Com o tempo, o ritmo diminuiu e a empresa entrou num momento difícil, o que acabou unindo todo mundo. Trabalhamos muito e vestimos a camisa — talvez tenhamos ficado anestesiados com a situação, sabendo que seria mais difícil ver as coisas se resolverem estando do lado de fora do que de dentro. Essa atmosfera de união foi algo que nunca mais vi no mundo corporativo.

Até que numa quarta-feira, tudo muda.

Indo na contramão de outros lugares, decidiu-se botar um aparelho eletrônico para vender no site. Não um qualquer, mas um que fazia muito sucesso na época, recém-lançado, num preço que realmente valia a pena. A comoção foi tanta que a dona da empresa decidiu fazer as imagens em vez de mim. Era importante demais, então ela assumiu a bronca.

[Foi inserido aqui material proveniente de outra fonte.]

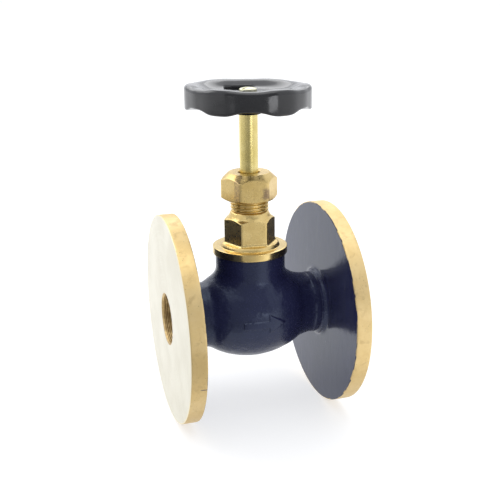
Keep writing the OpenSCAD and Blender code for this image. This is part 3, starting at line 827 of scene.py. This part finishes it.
def wheel_shape(x, y, z):
    """Six broad shallow lobes whose edge hangs lower than the valleys, dished top, hollow underside, three windows."""
    r = np.sqrt(x * x + y * y)
    th = np.arctan2(y, x)
    c = np.cos(6 * (th - WHEEL_TURN))
    v = step(0.0, 0.98, (1 - c) / 2)            # 0 at a lobe, 1 in a valley
    # the wheel sits a little out of square on its tang, low towards the outlet
    lean = -TILT * (x * math.cos(math.radians(-17)) + y * math.sin(math.radians(-17))) * step(12, 26, r)
    zz = z - lean
    big_r = 33.4 - 0.8 * v
    crest = CREST - 0.6 - 0.8 * v * (0.35 + 0.65 * step(4.0, -4.0, y))
    low = RIM_LOW + 2.0 * v
    t = step(18.0, 29.2, r)
    top = WEB + (crest - WEB) * t
    slope = 1.5 * (crest - WEB) / 11.2 * 4 * t * (1 - t)
    f_top = (zz - top) / np.sqrt(1 + slope * slope)
    b1 = step(6.8, 7.6, r)
    under = 110.0 + (WEB - 3.0 - 110.0) * b1
    b2 = step(24.4, 27.2, r)
    under = under + (low - (WEB - 3.0)) * b2
    s2 = 1.5 * (WEB - 3.0 - low) / 2.8 * 4 * b2 * (1 - b2) + 1.5 * 8.4 / 0.8 * 4 * b1 * (1 - b1)
    f_low = (under - zz) / np.sqrt(1 + s2 * s2)
    d = round_and(f_top, r - big_r, 2.2)
    d = round_and(d, np.maximum(f_low, -60), 1.1)
    d = np.maximum(d, round_and(f_low, r - big_r, 1.0))
    # windows
    win = -1e3
    for i in range(3):
        a = math.radians(88 + 120 * i)
        u = x * math.cos(a) + y * math.sin(a)
        w = -x * math.sin(a) + y * math.cos(a)
        wedge = (np.abs(w) - 2.0 - (u - 4.0) * 0.455) * 0.910
        hole = round_and(np.maximum(r - 22.0, 9.2 - r), wedge, 2.8)
        win = np.maximum(win, -hole)
    hole_d = win                                # positive inside a window
    d = smax(d, hole_d, 1.0)
    # square hole for the stem
    sq = np.maximum(np.abs(x), np.abs(y)) - 3.54
    return np.maximum(d, -sq)


def build_wheel():
    h = 0.42
    v, q = surface_net(wheel_shape, (-36, -36, 108.5), (36, 36, 128.0), h, relax=3, project=3)
    p = noise3(v, 9.0, 41) * 0.06 + noise3(v, 4.0, 43) * 0.02
    r = np.hypot(v[:, 0], v[:, 1])
    n = np.stack([v[:, 0] / np.maximum(r, 1), v[:, 1] / np.maximum(r, 1), 0.6 * np.sign(v[:, 2] - 119.0)], 1)
    v = v + n * (p * step(10, 14, r))[:, None]
    # stays inside the CAD wheel
    v[:, 2] = np.clip(v[:, 2], 110.0, 125.95)
    v[:, 2] += AXIS
    o = make_mesh("handwheel", v, q, MAT_WHEEL, 48)
    set_outward(o)
    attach(o, "spindle")
    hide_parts("handwheel")
    return o


def screw_shape(x, y, z):
    r = np.sqrt(x * x + y * y)
    dome = np.sqrt(r * r + (z - (WEB + 2.45 - 14.0)) ** 2) - 14.0
    head = round_and(np.maximum(r - 4.7, WEB - z), dome, 0.5)
    a = math.radians(35)
    w = -x * math.sin(a) + y * math.cos(a)
    slot = np.maximum(np.abs(w) - 0.6, WEB + 1.3 - z)
    head = smax(head, -slot, 0.25)
    shank = np.maximum(np.maximum(r - 2.46, WEB - 11 - z), z - WEB - 0.5)
    return smin(head, shank, 0.2)


def build_screw():
    h = 0.15
    v, q = surface_net(screw_shape, (-5.2, -5.2, WEB - 11.6), (5.2, 5.2, WEB + 3.2), h, relax=1, project=3)
    v[:, 2] = np.clip(v[:, 2], WEB - 11, WEB + 2.45) + AXIS
    o = make_mesh("handwheel_screw", v, q, MAT_SCREW, 40)
    set_outward(o)
    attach(o, "spindle")
    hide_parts("handwheel_screw")
    return o


build_body()
build_bonnet()
build_gland_nut()
build_stem()
build_wheel()
build_screw()

for name in ("seat_ring", "disc", "disc_nut", "packing_washer", "gland"):
    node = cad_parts[name]
    node.data.materials.clear()
    node.data.materials.append(MAT_INNER)
for name in ("bonnet_gasket", "packing_ring_1", "packing_ring_2", "packing_ring_3", "packing_ring_4"):
    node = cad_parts[name]
    node.data.materials.clear()
    node.data.materials.append(MAT_PTFE)


# ---------------------------------------------------------------- floor, light and camera

def stage_material(name, color, emission=None):
    m = bpy.data.materials.new(name)
    m.use_nodes = True
    t = m.node_tree
    b = t.nodes["Principled BSDF"]
    b.inputs["Base Color"].default_value = (*color, 1)
    b.inputs["Roughness"].default_value = 0.85
    b.inputs["Specular IOR Level"].default_value = 0.1
    if emission is not None:
        b.inputs["Base Color"].default_value = (0, 0, 0, 1)
        b.inputs["Emission Color"].default_value = (*emission, 1)
        b.inputs["Emission Strength"].default_value = 1.0
        b.inputs["Specular IOR Level"].default_value = 0.0
    return m


def plane(name, corners, material):
    mesh = bpy.data.meshes.new(name)
    mesh.from_pydata(corners, [], [tuple(range(len(corners)))])
    mesh.materials.append(material)
    o = bpy.data.objects.new(name, mesh)
    bpy.context.scene.collection.objects.link(o)
    return o


floor_mat = stage_material("white_floor", (0.50, 0.50, 0.50))
floor_mat.node_tree.nodes["Principled BSDF"].inputs["Emission Color"].default_value = (0.985, 0.99, 1.0, 1)
floor_mat.node_tree.nodes["Principled BSDF"].inputs["Emission Strength"].default_value = 0.60
floor = plane("floor", [(12 * math.cos(a), 12 * math.sin(a), -0.0002) for a in np.linspace(0, 2 * math.pi, 64, endpoint=False)], floor_mat)

# a grey card on the camera's side, seen only in reflections
card = plane("front_card", [(-1.30, -0.95, 0.0), (0.80, -1.25, 0.0), (0.80, -1.25, 1.5), (-1.30, -0.95, 1.5)],
             stage_material("grey_card", (0, 0, 0), emission=(0.48, 0.49, 0.51)))
card.visible_camera = False
card.visible_shadow = False

# two small strips the handwheel's rim mirrors beside the camera
for strip_name, x0, x1, level in (("strip_right", 0.10, 0.50, 5.6), ("strip_left", -0.85, -0.47, 1.5)):
    strip = plane(strip_name, [(x0, -0.82, 0.05), (x1, -0.82, 0.05), (x1, -0.82, 0.115), (x0, -0.82, 0.115)],
                  stage_material(strip_name, (0, 0, 0), emission=(0.98 * level, 0.99 * level, 1.02 * level)))
    strip.visible_camera = False
    strip.visible_shadow = False
    strip.visible_diffuse = False


def graded_card():
    """Flat grey card just above the floor: darkest in front, lighter to both sides and close to the valve."""
    n = Nodes("graded_card")
    t = n.t
    bearing = n.math("ARCTAN2", n.x, n.mul(n.y, -1.0))            # 0 straight in front, positive towards +X
    far = n.math("SQRT", n.add(n.mul(n.x, n.x), n.mul(n.y, n.y)))
    right_side = n.ramp(bearing, math.radians(-26), math.radians(62), 0.34, 1.05)
    left_side = n.ramp(n.mul(bearing, -1.0), math.radians(26), math.radians(130), 0.0, 0.50)
    level = n.add(right_side, left_side)
    level = n.mul(level, n.ramp(far, 325.0, 440.0, 1.55, 1.0))
    n.set(color=(0, 0, 0), roughness=1.0, specular=0.0)
    n.bsdf.inputs["Emission Color"].default_value = (0.985, 0.99, 1.0, 1)
    n.put(n.bsdf.inputs["Emission Strength"], level)
    ring = [(r * math.sin(a), -r * math.cos(a), 0.001) for r in (0.10, 1.25) for a in np.linspace(math.radians(-128), math.radians(62), 48)]
    mesh = bpy.data.meshes.new("low_card")
    mesh.from_pydata(ring, [], [(i, i + 1, i + 49, i + 48) for i in range(47)])
    mesh.materials.append(n.mat)
    o = bpy.data.objects.new("low_card", mesh)
    bpy.context.scene.collection.objects.link(o)
    return o


low_card = graded_card()
low_card.visible_camera = False
low_card.visible_shadow = False
low_card.visible_diffuse = False

world = bpy.data.worlds.new("studio")
bpy.context.scene.world = world
world.use_nodes = True
bg = world.node_tree.nodes["Background"]
bg.inputs["Color"].default_value = (0.965, 0.98, 1.02, 1)
bg.inputs["Strength"].default_value = 1.06


def area(name, place, target, size, power, color=(1, 1, 1)):
    light = bpy.data.lights.new(name, "AREA")
    light.shape = "RECTANGLE"
    light.size, light.size_y = size
    light.energy = power
    light.color = color
    o = bpy.data.objects.new(name, light)
    bpy.context.scene.collection.objects.link(o)
    o.location = place
    d = Vector(target) - Vector(place)
    o.rotation_euler = d.to_track_quat("-Z", "Y").to_euler()
    return o


area("key_left_back", (-1.1, 0.7, 1.3), (0, 0, 0.08), (0.9, 0.9), 6.0)
area("top", (0.15, -0.05, 1.6), (0, 0, 0.1), (1.0, 1.0), 4.5)
area("top_back", (0.15, 1.1, 0.95), (0, 0, 0.1), (1.8, 0.5), 3.6)

# camera fitted to the photograph: azimuth -17.06, elevation 17.49, roll -0.73 degrees
az, el, roll = math.radians(-17.0577), math.radians(17.4930), math.radians(-0.7283)
back = Vector((math.sin(az) * math.cos(el), -math.cos(az) * math.cos(el), math.sin(el)))
target = Vector((0, 0, (AXIS + 34.698) / 1000))
ahead = -back
right = ahead.cross(Vector((0, 0, 1))).normalized()
upward = right.cross(ahead)
r2 = math.cos(roll) * right + math.sin(roll) * upward
u2 = -math.sin(roll) * right + math.cos(roll) * upward
cam_data = bpy.data.cameras.new("camera")
cam_data.sensor_width = 36.0
cam_data.lens = 812.98 / 500 * 36.0
cam_data.clip_start = 0.01
cam_data.clip_end = 60
cam = bpy.data.objects.new("camera", cam_data)
bpy.context.scene.collection.objects.link(cam)
m = Matrix.Identity(4)
for i in range(3):
    m[i][0], m[i][1], m[i][2] = r2[i], u2[i], back[i]
place = target + back * 0.450382
m[0][3], m[1][3], m[2][3] = place
cam.matrix_world = m
bpy.context.scene.camera = cam

bpy.context.scene.view_settings.view_transform = "Standard"
bpy.context.scene.view_settings.look = "None"
bpy.context.scene.view_settings.exposure = 0.0
bpy.context.scene.view_settings.gamma = 1.0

A promoção foi ao ar e, depois de alguns minutos, a primeira venda. Depois a segunda, a terceira. No fim do dia, várias. No fim da semana, talvez o recorde de faturamento até ali. Investimento em propagandas para que a promoção aparecesse quase sempre no topo. Foi uma coisa absurda. Diziam por aí que o site chegou a aparecer entre os mais acessados do Brasil. Não sei dizer se era verdade. O que eu sabia é que não usamos nenhum microsserviço, Kafka ou Golang, e não ficamos fora do ar nenhuma vez.

Mas…

Milhares de unidades vendidas depois, tudo estava indo muito bem — aparelhos chegando, clima de festa. Depois de uma leva de entregas bem-sucedidas, começamos a ter problemas. Eles pararam de chegar. O que era festa virou caos.

A situação saiu do controle. Pessoas reunidas na sede da empresa cobrando suas compras, faixas com se não entregar no amor, vai entregar na dor, muros pichados, pneus queimados. Não sabíamos como proceder, então falávamos o mínimo possível para evitar a escalada da revolta.

No fim das contas, a poeira baixou depois de algumas semanas horríveis e as coisas se resolveram naturalmente. Podia falar sobre todas as coisas bonitas que essa experiência transformadora me trouxe, mas não. Se pudesse voltar no tempo, pularia do barco nos primeiros buracos. Não criou casca, e minha resiliência só me deu uma história esquisita pra contar.